The establishment of the Morgue was particularly
intended to apply to that class of
persons, respecting whose habits of life and
place of abode it was difficult to obtain such
information as would enable the authorities
to register their deaths in a proper manner;
and the object which the administration
hoped to attain by the institution, was that
of universal identification. This has never
been altogether possible, but great progress
has been made towards it. For instance, in
the year eighteen hundred and thirty, the
proportion of bodies recognised was not more
than four out of ten, while at present they
amount to nine-tenths of the whole number
exposed; with this material addition that,
whereas the bodies formerly remained for the
full period prescribed by law, and sometimes
even exceeded it, the average time within
which recognition now takes place is little
more than twenty-four hours.

This information, with what will further be
detailed, was communicated to me in a very
business-like, and I had almost said, a very
pleasant manner, by Monsieur Baptiste, the
intelligent greffier or clerk of the Morgue.

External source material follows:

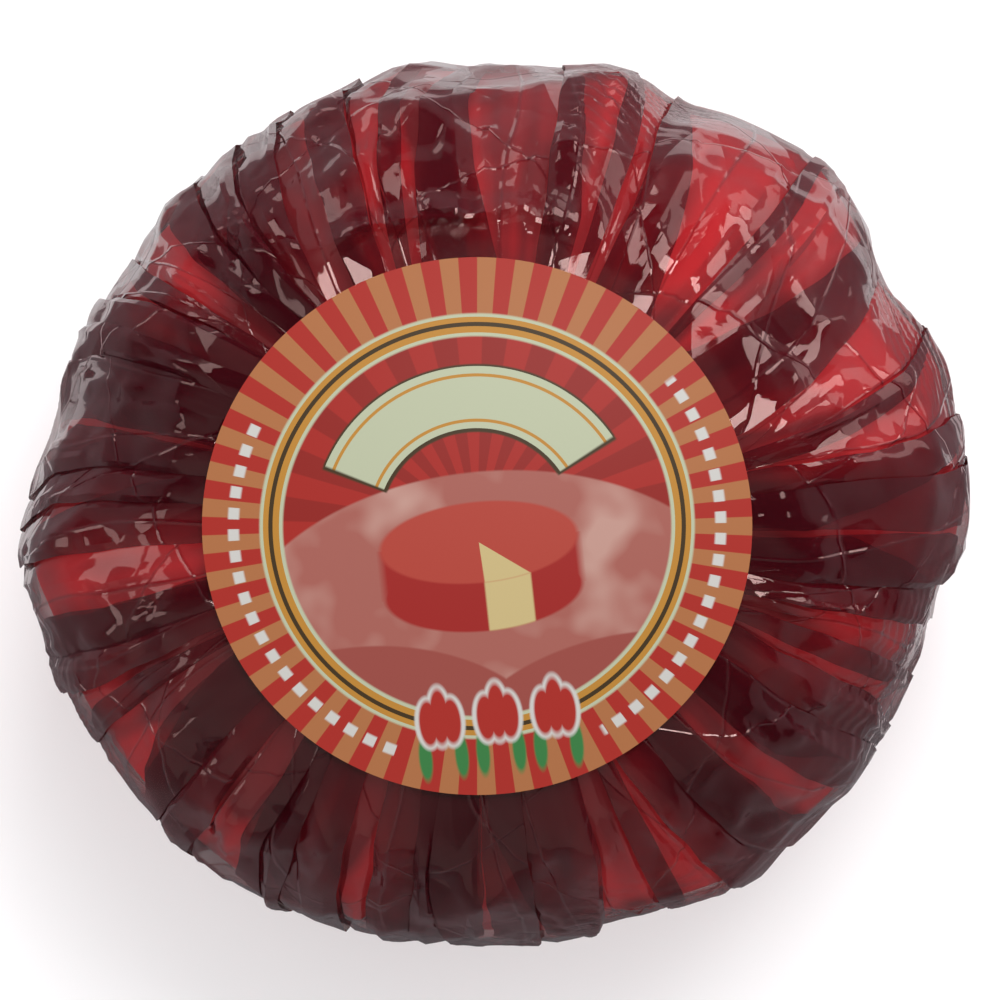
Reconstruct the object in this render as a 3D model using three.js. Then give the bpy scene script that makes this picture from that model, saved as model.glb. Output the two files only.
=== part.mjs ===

No "mysterious disappearance of a gentleman,"
or lady, such as with us produces an
advertisement in the Times, was the cause of
my "looking in" one fine sunny morning while
on my way, by the route which most people
take, to Nôtre Dame. I was simply passing
along the Marché Neuf when, from the open
door of a wine-shop, three or four men in
blouses, accompanied by a woman, suddenly
rushed out, and exclaiming loudly, "Ah! it is
he then!" ran hastily across the street and
dashed into the Morgue. I had often glanced,
with an involuntary shudder, at the cold-looking
vault-like building, and had always
hurried onward; but on this occasion a feeling
of curiosity made me pause. I asked
myself who it was that had excited the sudden
emotion which I had just witnessed? and, as
I put the question, I found I was proceeding
to answer it by following those who I had no
doubt were the relatives or friends of some
one newly discovered.

Passing through a wide carriage gate, I
entered a large vestibule, and, turning to the
left, saw before me the Salle d'Exposition,
where so many ghastly thousands, the victims
of accident or crime, had been brought for
identification after death. It was separated
from the vestibule by a strong barrier, which
supported a range of upright bars, placed a
few inches apart and reaching to the ceiling,
and through the interstices everything within
could be distinctly seen; this barrier ran
the whole length of the chamber, dividing
it into two nearly equal parts. It had need
to have been strong, if the grief of all who
pressed against it had equalled the passionate
sorrow of the woman who now clung to the
bar in her frenzied eagerness to clasp the
dead. I soon learnt, from her own sobbing
voice, that it was her son. The facts attending
his exposure were of every-day occurrence:
he had been fished out of the Seine, and there
he lay, livid and swollen; but, whether he
had accidentally fallen into the river, or had
committed suicide, there seemed to be nothing
to show. So at least it appeared to me;
but the mother of the drowned manhe was
under twenty, and she herself had scarcely
passed middle agethought otherwise; for
every now and then she moaned forth a
female name, which the friends who stood
beside her endeavoured to hush, and from
this I inferred that the deceased had probably
acted under one of those impulses of
jealousy which, when it does not seek the
life of a rival, resolves to suppress its own.
But, come by his death how he might, the
identification was complete, and defeatured
as he was, his mother found the sad task
no difficulty. Indeed, the manner of exposure
offers every facility for recognition. The
clothes are hung up over the corpse in such
a manner that they can be readily recognised.